The software industry has been growing significantly for the last few decades, and this trend seems to only be accelerating.
Due to this fast growth, there has been an ever-increasing demand for software engineers and, since there are not enough developers to meet the demand, many companies often fail to cover their open positions. But, is it also possible that we are looking at the wrong skills when hiring?
Most job descriptions simply list a set of technologies as the necessary “profile” for the open position. However… Aren’t there other skills that could have a higher impact on developer’s success?
Are we looking at the right skills?
Beyond languages and frameworks
So, despite the shortage of software engineers, we keep seeing, with dismay, that many companies keep restricting their opening positions to people with experience in very specific sets of technologies. Often stating that “X years of experience in <new framework Y>” is a key requirement.
Have you though that it’s very likely that you will not be using <new framework Y> in two years? When that happens, which would be the skills your team will need to keep being productive?
It’s great to keep an eye on new technologies, of course, as they might bring relevant innovations to our businesses; but focusing mostly on trendy frameworks or on our current tech stack, when hiring, has negative impacts in the long-run and, as a general practice, is very harmful to our industry. We need to move forward. This focus on languages and frameworks hints there is a fundamental misunderstanding in what makes a great software developer.
The software industry is evolving constantly
Granted, if you need an urgent short-term solution for a framework-specific problem, you may want to find someone that knows it deeply. However, more often than not, those short-term needs hide long-term problems in a company.
Developing software is often about making processes more eficient and providing solutions to existing challenges. Also, we now know that due to the fast pace at which both technology and our needs evolve, software development is a continuous process. In most cases software products don’t have an end. We add new features, teams change, companies pivot in their strategy, new technologies bring new opportunities for enhancements, consumer demands change… And we just keep evolving our digital products.
This constant innovation brings constant changes, both in business and in technology. Our products change, as well as the languages, frameworks, tools and devices we use.

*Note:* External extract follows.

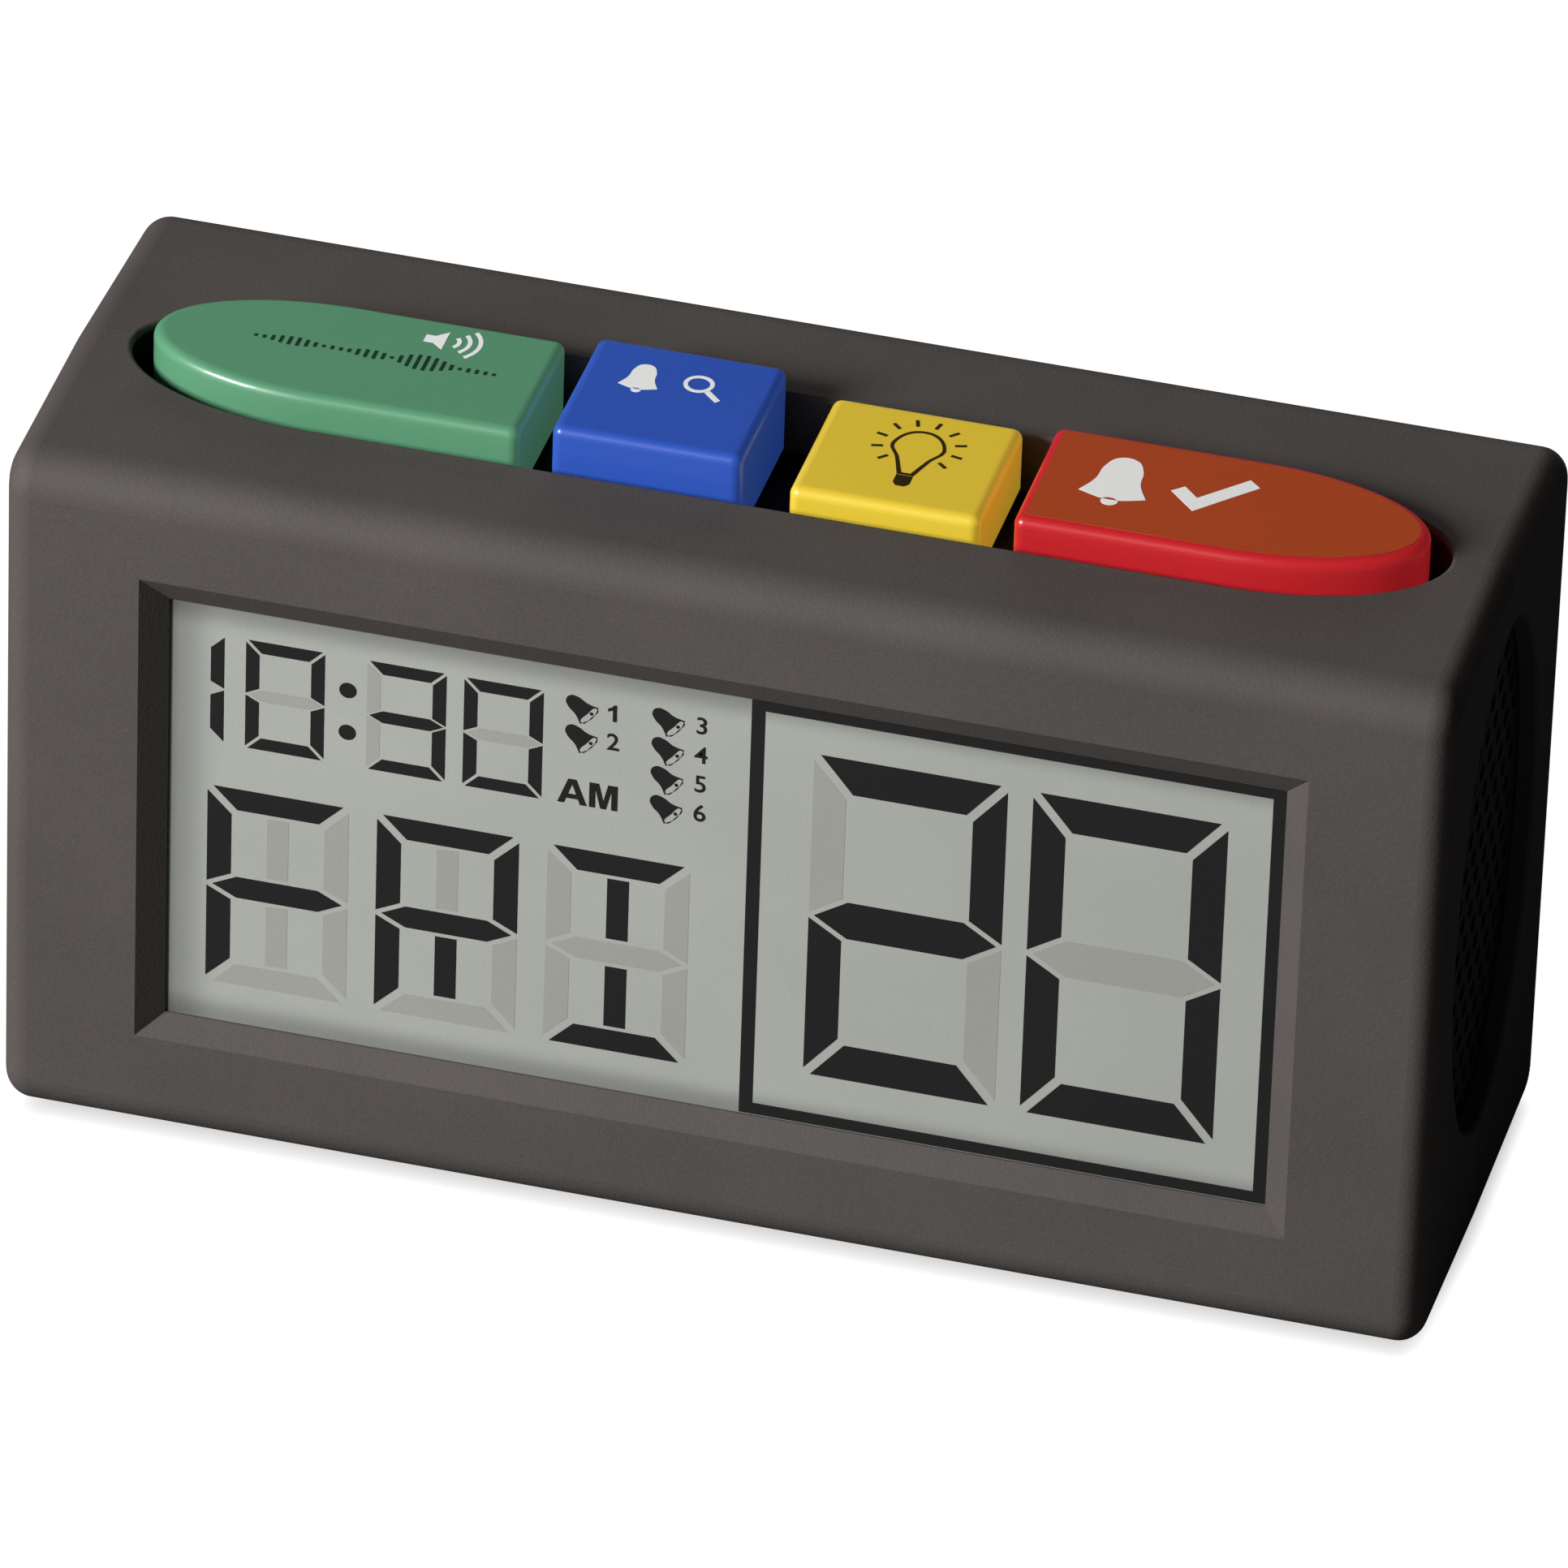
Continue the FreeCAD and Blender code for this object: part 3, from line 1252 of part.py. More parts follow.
def lead(label, corners, radius):
    """A round wire along straight runs joined by arcs as large as the runs allow."""
    bend_share = 0.45
    edges = []
    start = corners[0]
    for before, corner, after in zip(corners, corners[1:], corners[2:]):
        back = before - corner
        ahead = after - corner
        trim = bend_share * min(back.Length, ahead.Length)
        first = corner + back.normalize() * trim
        last = corner + ahead.normalize() * trim
        edges += [Part.LineSegment(start, first).toShape(), bend(first, corner, last)]
        start = last
    edges.append(Part.LineSegment(start, corners[-1]).toShape())
    ring = Part.Circle(corners[0], corners[1] - corners[0], radius).toShape()
    wire = doc.addObject("Part::Feature", label)
    wire.Shape = Part.Wire(edges).makePipeShell([Part.Wire([ring])], True, False)
    return wire


def leads():
    """Two wires from the speaker and two from the battery bay to the main board."""
    doc.recompute()
    gap = size("seat_gap")
    stub = size("lead_stub")
    radius = size("lead_radius")
    board = doc.getObject("main_board").Shape.BoundBox
    flange = doc.getObject("speaker_frame").Shape.BoundBox
    bay = doc.getObject("bay_walls").Shape.BoundBox
    board_y = board.YMax + gap
    solder_z = flange.ZMin + size("flange_width") / 2
    speaker_wires = []
    battery_wires = []
    for name, side in (("red", -1), ("black", 1)):
        shift = side * size("lead_spacing") / 2
        tag_x = flange.XMax - size("flange_thickness") - gap
        start = FreeCAD.Vector(tag_x, flange.Center.y + shift, solder_z)
        finish = FreeCAD.Vector(board.XMax - 2 * stub + shift, board_y, solder_z - stub)
        speaker_wires.append(lead(f"speaker_lead_{name}", [
            start, start - FreeCAD.Vector(2 * stub, 0, 0), finish + FreeCAD.Vector(0, stub, 0), finish],
            radius))
        start = FreeCAD.Vector(bay.Center.x + shift, bay.YMin - gap, bay.Center.z)
        finish = FreeCAD.Vector(bay.Center.x + stub + shift, board_y, bay.Center.z - 2 * stub)
        battery_wires.append(lead(f"battery_lead_{name}", [
            start, start - FreeCAD.Vector(0, stub, 0), finish + FreeCAD.Vector(0, stub, 0), finish],
            radius))
    node(group("speaker_leads", speaker_wires))
    node(group("battery_leads", battery_wires))


front_housing()
rear_housing()
display()
main_board()
tray(keys())
key_board()
grilles()
speaker()
control_panel()
set_keys()
rear_key_board()
volume_switch()
batteries()
battery_door()
case_screws()
feet()
leads()
doc.recompute()

for item in doc.Objects:
    if "Invalid" in item.State or "Error" in item.State:
        raise RuntimeError(f"{item.Label} did not build: {item.State}")
for item in nodes:
    if item.Shape.isNull() or not item.Shape.isValid() or not item.Shape.Solids:
        raise RuntimeError(f"{item.Label} has no valid solid")
for item in nodes:
    item.Shape.exportStep(f"parts/{item.Label}.step")
    print(f"{item.Label}: {len(item.Shape.Solids)} solids, {item.Shape.Volume / 1000:.2f} cm3")
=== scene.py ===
"""Looks of the talking clock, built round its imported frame.

Lengths are in metres, in the frame of the CAD part: X to the right along the display,
Y to the rear and Z up. Drawings on the display and the keys are made in millimetres.
"""
import json
import math

import bpy
from mathutils import Matrix, Vector


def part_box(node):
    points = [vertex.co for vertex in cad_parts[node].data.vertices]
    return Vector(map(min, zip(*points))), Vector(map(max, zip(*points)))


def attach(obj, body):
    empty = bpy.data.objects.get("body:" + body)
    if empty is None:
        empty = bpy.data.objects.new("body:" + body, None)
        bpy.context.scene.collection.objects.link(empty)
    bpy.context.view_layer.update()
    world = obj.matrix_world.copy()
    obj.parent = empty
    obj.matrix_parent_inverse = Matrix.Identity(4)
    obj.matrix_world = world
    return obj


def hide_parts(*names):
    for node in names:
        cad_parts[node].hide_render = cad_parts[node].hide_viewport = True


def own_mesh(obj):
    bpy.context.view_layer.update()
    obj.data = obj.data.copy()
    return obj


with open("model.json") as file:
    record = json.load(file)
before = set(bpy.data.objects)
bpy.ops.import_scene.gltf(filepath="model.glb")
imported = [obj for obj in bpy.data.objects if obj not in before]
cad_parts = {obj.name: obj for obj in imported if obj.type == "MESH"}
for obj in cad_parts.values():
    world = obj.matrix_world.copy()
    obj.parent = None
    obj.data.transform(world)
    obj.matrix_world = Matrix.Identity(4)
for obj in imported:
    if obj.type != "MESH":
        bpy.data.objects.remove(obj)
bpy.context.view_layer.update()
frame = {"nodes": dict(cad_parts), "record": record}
nodes = frame["nodes"]
MM = 0.001

# Camera, found from the photograph
LENS = 400.5
SENSOR = 36.0
YAW = 0.2433
PITCH = 0.5879
ROLL = 0.0349
AIM = Vector((0.0, -0.0010, 0.0388))
AIM_RIGHT = 0.8655 * MM
AIM_UP = 4.8331 * MM
DISTANCE = 1.9588

# Case: painted shade, near black, on the key slot's inner walls: how far it starts under the top and spreads
# past the keys
SLOT_SHADE_START = 0.9 * MM
SLOT_SHADE_SPREAD = 1.2 * MM
SLOT_SHADE_REACH = 4.4 * MM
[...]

Fortunately, key skills are evergreen
Isn’t there “evergreen” technical knowledge that can be portable across frameworks? Aren’t “soft” skills vital? How about code readability, learning-ability and communication skills? Wouldn’t those skills be more valuable that framework-specific knowledge in this ever-evolving world?
It’s not just about technology
There are skills that often have a higher impact on success than technical knowledge. The so-called “soft” skills (or core skills) are crucial for any software developer: being able to communicate properly (via email, chat or face-to-face), sharing knowledge with coworkers, engaging in constructive discussions…
Every day more relevant voices in the industry are raising concerns about his. Sam Altman recently shared his hiring priorities: values first, aptitude second, specific skills third. Buffer is also a very innovative company in this area, with a culture-fit-based hiring process, where “soft” skills play a key role.
But there is also technical evergreen knowledge
Despite the constant change of technology, the technical principles and best practices that also make a software engineer great, are portable across frameworks.
This is a heated discussion. It is indeed difficult to name “fundamentals” or even to draw a line separating technologies that are evergreen from those that are just temporary, as can be seen in the dicussion between Zach Leatherman and Laurie Voss.
However, when I refer to “evergreen” technical knowledge, I mean principles, such as OOP, SOLID, data structures, SCM, Clean Code guidelines or DevOps practices.
The repository of “evergreen” knowledge to the rescue
So, since 1) nowadays most opennings still focus only on technologies and 2) coming up with the “evergreen” knowledge that we could use for hiring interviews is not trivial, I have gone ahead and created this GitHub repository, which goal is to serve as a pool of ideas to condut a fair assessment of skilled software developers / engineers.
As stated in the repository, the purpose of this work is to serve as an alternative resource for conducting hiring interviews of software developers / engineers. It focuses on software development best practices, cross-framework principles and other portable skills; instead of the usual focus on specific languages, frameworks and trends, which tend to quickly become outdated and often don’t reflect the real value software developers / engineers bring to the organization.
It is also worth mentioning that it is a work in progress, so important knowledge might be missing, existing bullets can probably be improved and better grouping strategies could be found. For those reasons, any contributions (i.e. PRs) are welcome. Please feel free to propose changes following the contributing guideline.
Be the change you want to see in the world
We all have a role in moving our industry forward. As a manager, think twice when designing the description for your new open position and look for ideas beyond a list of technologies; as an individual contributor, when you are asked about the skills your next coworker should have, ask for principles and best-practices; as a candidate, highlight your “evergreen” knowledge and its importance. We owe it to the profession we love.
I have created the evergreen skills repository as my two cents’ contribution to this discussion. As I wrote before, it is a work in progress, which means there is a lot of room for improvement. I have added contributing guidelines and all constructive PRs are welcome… So I look forward to you contributions!
2018, Dec 30: Major rewrites to the article. First “public” version.
2018, Dec 29: Original draft published.